Slaves, obey your owners, with fear and trembling, as though they were Christ. When you serve them, you are serving God.
The Torah isn't any better on the issue of slavery, of course. Abraham, for example, whom Jews, Christians and Muslims alike recognize as the first person to worship God and their patriarch of all of their faiths, had 318 slaves. Genesis 14:14. The Torah also explains that the children of a female slave belong to her master even if her master has allowed her to marry someone else. Exodus 21:4. It also provides that a man may sell his daughter into slavery and if she doesn't please her new master she should be sold again to a foreign land. Exodus 21:7-8. Similarly, Biblical law set forth in the Torah provides that if a man beats his slave so badly that the slave dies after a day or two, this should be punished because his slave is his property. Exodus 21:20-21.
The post-Jesus part of the Bible certainly isn't a fan of gender equality in marriage (or outside of marriage, for that matter) either.
Consider, for example, Ephesians 5:22-24 and 5:33 (part), which I was reading today to provide context for one of my Christian friend's Bible citation from the same New Testament epistle, which states:
Wives, submit to you husbands, as you would to God. Because the husband is the head of the wife, as Christ is the head of the church. So wives must obey their husbands in everything. . . . let every woman revere her husband.
The Torah's take on marriage itself, of course, is also more than a little bit off.
Consider, for example, the marriage of Abraham and Sarah, his half-sister, which God blesses, even though God later condemns incestuous marriages, which is discussed, for example, in Genesis 12:13, 16:1-6, 17:15-16, 21:10-14. Sarah can't manage to get pregnant, so she tells her husband to have sex with her handmaid, Hagar, whenever he wants and to have children through her, which he successfully does. Sarah, however, gets jealous when Abraham does what his wife told him to do, causing Sarah to treat Hagar so harshly that Hagar flees their home. Once Sarah manages to give birth to Isaac on her own, however, Sarah cast out Hagar (now described as a "bondwoman") and Abraham's eldest son with Hagar, Ishmael, so Abraham takes them into the wilderness to die.

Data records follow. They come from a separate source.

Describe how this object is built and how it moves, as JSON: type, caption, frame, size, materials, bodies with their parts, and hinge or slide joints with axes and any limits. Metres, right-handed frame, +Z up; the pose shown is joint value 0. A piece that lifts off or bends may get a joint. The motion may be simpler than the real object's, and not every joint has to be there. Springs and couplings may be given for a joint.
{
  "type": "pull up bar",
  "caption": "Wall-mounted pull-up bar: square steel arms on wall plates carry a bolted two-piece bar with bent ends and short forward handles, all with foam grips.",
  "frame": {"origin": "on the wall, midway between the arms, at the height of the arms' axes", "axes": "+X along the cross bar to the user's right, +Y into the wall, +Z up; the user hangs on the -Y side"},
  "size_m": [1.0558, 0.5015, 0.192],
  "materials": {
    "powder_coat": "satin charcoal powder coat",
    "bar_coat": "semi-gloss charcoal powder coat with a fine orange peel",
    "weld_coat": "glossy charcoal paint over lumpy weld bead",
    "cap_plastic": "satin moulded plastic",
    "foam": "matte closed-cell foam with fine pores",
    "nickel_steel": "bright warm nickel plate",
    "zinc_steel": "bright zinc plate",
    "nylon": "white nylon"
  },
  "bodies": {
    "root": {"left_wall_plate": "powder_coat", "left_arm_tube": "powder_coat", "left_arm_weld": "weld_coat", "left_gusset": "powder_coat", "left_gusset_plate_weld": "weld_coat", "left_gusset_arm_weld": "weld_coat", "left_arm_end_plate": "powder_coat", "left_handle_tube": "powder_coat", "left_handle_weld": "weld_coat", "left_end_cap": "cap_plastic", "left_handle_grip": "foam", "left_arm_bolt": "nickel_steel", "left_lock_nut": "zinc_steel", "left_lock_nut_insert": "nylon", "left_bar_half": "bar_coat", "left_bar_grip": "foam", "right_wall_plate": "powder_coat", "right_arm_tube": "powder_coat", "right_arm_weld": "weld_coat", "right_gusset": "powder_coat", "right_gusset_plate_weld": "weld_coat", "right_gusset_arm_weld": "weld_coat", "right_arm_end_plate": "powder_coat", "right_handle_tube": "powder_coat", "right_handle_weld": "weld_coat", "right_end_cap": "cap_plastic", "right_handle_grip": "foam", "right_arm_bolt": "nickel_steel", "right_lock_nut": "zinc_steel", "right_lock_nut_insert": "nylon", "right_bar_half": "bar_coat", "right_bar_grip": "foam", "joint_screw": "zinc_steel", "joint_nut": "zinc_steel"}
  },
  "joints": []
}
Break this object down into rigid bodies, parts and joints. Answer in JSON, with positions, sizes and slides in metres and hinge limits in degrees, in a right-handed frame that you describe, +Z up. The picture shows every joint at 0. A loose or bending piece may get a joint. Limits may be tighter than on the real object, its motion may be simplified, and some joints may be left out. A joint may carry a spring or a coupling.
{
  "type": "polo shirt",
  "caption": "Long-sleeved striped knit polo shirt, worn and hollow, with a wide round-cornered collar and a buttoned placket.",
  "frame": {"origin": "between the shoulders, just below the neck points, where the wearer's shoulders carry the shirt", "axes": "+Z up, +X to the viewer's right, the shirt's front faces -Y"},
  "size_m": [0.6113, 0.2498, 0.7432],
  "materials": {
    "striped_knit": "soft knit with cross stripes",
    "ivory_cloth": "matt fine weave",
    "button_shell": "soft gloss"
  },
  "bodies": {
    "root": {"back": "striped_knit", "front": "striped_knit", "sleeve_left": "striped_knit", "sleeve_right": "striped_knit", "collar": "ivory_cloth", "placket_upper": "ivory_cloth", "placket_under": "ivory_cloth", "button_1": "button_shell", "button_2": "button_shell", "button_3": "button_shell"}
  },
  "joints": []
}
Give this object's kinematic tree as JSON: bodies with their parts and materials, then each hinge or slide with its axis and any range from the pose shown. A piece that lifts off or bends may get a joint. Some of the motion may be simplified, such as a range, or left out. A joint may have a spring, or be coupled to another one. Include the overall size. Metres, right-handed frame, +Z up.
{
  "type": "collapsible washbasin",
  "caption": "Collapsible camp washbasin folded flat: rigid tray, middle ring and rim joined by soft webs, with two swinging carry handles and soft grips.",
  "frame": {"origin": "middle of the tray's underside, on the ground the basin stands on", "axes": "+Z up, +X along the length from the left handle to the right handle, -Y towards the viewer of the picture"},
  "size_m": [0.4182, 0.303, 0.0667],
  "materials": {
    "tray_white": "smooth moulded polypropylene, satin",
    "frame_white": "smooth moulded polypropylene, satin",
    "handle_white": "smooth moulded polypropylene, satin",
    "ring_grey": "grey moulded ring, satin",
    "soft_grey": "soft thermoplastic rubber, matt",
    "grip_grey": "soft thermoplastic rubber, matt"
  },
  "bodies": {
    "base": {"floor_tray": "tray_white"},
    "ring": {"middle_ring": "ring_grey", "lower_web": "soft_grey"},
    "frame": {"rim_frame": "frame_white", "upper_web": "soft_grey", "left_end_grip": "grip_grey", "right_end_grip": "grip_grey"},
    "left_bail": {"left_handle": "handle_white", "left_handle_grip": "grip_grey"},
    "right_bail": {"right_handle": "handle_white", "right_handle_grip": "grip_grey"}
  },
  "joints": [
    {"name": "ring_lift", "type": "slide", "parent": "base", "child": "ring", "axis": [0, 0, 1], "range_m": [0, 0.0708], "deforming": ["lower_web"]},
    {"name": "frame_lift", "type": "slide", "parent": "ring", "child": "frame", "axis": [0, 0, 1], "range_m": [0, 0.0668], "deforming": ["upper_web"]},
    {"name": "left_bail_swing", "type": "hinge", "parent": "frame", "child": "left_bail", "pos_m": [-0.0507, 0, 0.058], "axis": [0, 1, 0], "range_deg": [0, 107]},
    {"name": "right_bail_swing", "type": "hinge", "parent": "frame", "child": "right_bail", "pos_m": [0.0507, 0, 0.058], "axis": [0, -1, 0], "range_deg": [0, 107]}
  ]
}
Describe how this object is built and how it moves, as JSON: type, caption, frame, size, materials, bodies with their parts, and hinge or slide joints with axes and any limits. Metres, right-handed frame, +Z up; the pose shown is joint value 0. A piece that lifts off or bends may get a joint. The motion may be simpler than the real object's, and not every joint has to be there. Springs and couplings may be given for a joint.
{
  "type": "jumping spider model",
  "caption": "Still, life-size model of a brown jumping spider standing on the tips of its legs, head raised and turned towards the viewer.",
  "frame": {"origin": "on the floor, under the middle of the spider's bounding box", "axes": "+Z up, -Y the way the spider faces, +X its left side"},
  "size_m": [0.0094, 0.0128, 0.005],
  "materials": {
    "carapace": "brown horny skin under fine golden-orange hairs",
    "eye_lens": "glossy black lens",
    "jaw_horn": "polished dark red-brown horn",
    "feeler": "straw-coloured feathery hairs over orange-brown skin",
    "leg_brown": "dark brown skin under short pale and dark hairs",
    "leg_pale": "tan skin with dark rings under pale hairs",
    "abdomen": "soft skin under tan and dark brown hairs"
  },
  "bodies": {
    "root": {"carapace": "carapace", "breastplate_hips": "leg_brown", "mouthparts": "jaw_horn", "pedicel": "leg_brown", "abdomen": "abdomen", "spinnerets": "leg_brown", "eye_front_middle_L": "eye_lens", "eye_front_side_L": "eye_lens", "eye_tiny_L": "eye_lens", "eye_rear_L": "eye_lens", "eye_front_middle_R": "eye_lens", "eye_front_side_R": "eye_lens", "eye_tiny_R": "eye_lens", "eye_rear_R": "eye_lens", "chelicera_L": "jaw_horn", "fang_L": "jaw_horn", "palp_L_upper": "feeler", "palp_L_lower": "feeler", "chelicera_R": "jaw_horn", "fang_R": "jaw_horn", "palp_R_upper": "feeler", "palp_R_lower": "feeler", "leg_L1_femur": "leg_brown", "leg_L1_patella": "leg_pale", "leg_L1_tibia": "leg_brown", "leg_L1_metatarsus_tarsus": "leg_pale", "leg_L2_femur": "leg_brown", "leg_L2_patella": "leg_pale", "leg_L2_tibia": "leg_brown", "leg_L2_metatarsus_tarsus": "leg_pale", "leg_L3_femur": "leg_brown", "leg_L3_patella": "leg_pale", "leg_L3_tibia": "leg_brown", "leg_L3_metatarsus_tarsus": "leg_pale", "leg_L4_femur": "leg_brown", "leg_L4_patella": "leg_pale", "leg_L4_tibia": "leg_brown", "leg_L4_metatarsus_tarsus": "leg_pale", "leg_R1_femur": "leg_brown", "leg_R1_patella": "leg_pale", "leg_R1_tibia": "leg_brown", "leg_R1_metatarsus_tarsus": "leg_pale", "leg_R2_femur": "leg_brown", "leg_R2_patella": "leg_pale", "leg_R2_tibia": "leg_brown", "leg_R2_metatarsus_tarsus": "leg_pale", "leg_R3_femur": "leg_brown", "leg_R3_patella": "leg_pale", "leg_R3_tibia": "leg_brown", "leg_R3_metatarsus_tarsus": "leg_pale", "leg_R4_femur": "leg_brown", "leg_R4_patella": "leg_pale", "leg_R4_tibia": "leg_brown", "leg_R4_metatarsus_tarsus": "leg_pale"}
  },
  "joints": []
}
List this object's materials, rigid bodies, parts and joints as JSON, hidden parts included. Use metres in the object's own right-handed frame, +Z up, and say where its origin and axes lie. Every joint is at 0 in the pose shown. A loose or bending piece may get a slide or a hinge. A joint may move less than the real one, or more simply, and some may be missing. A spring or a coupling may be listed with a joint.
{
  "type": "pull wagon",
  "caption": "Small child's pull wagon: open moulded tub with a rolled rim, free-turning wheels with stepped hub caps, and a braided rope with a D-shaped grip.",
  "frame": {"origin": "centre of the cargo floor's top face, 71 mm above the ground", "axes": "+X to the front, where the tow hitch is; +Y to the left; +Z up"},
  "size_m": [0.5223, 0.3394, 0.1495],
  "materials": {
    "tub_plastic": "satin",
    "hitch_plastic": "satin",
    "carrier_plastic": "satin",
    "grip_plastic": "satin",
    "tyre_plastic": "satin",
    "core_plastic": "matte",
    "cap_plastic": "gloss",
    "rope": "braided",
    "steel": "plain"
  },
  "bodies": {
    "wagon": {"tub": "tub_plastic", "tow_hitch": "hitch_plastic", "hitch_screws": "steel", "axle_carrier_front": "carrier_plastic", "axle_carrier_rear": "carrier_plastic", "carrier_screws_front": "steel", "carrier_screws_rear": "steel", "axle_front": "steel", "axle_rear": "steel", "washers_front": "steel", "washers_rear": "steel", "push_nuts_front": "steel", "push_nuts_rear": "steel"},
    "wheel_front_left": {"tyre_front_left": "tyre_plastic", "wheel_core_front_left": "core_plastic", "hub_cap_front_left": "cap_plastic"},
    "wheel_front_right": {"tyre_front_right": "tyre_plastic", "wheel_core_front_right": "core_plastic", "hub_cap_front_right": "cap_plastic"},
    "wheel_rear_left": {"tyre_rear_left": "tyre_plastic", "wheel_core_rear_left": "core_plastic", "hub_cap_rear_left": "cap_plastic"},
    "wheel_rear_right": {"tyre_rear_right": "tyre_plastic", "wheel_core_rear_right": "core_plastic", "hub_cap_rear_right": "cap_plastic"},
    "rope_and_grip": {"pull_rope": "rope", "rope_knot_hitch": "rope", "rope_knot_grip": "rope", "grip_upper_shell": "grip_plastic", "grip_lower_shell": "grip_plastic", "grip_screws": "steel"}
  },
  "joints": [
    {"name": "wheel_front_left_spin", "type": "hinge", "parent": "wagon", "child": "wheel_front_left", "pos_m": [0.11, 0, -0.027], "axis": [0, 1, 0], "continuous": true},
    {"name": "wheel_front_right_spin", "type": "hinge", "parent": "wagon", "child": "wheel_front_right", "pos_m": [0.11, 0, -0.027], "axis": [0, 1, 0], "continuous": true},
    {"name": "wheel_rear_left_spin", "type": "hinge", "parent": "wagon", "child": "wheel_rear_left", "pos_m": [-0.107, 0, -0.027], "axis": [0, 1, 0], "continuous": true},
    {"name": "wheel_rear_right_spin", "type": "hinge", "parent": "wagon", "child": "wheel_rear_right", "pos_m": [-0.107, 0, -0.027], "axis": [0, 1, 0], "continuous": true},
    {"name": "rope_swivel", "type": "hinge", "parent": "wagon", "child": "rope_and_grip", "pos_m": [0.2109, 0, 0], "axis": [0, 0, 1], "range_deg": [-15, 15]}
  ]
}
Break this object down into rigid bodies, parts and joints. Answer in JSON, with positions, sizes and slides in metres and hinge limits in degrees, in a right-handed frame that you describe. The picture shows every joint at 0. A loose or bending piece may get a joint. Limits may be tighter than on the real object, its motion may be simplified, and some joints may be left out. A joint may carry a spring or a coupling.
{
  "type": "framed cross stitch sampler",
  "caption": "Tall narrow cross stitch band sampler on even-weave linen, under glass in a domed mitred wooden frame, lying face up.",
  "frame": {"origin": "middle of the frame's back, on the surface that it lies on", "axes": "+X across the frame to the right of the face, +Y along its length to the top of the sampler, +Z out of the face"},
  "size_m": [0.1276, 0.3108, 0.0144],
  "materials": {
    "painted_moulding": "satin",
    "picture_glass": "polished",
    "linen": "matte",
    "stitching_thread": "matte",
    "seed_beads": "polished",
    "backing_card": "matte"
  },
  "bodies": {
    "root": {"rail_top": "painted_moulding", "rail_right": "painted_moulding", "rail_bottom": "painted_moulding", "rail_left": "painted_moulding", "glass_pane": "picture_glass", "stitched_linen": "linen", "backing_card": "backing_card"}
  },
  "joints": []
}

Four decades or so later, I am led to the same conclusions and wonder why more people don't react the same way. Indeed, the further away you get from being a church goer who hears these passages and the doctrines woven from them on a weekly basis, the more absurd they seem.
The Disconnect Between Scripture And Lived Culture
One of the wonders of the fact that the Bible is a written document is that practices from the Iron Age and Antiquity are frozen in time, with God's sacred stamp of approval. And, one of the wonders of lived religion is how billions of people have no problem collectively and selectively ignore these facts, and yet claim that their scriptures are a source of absolute unchanging truth.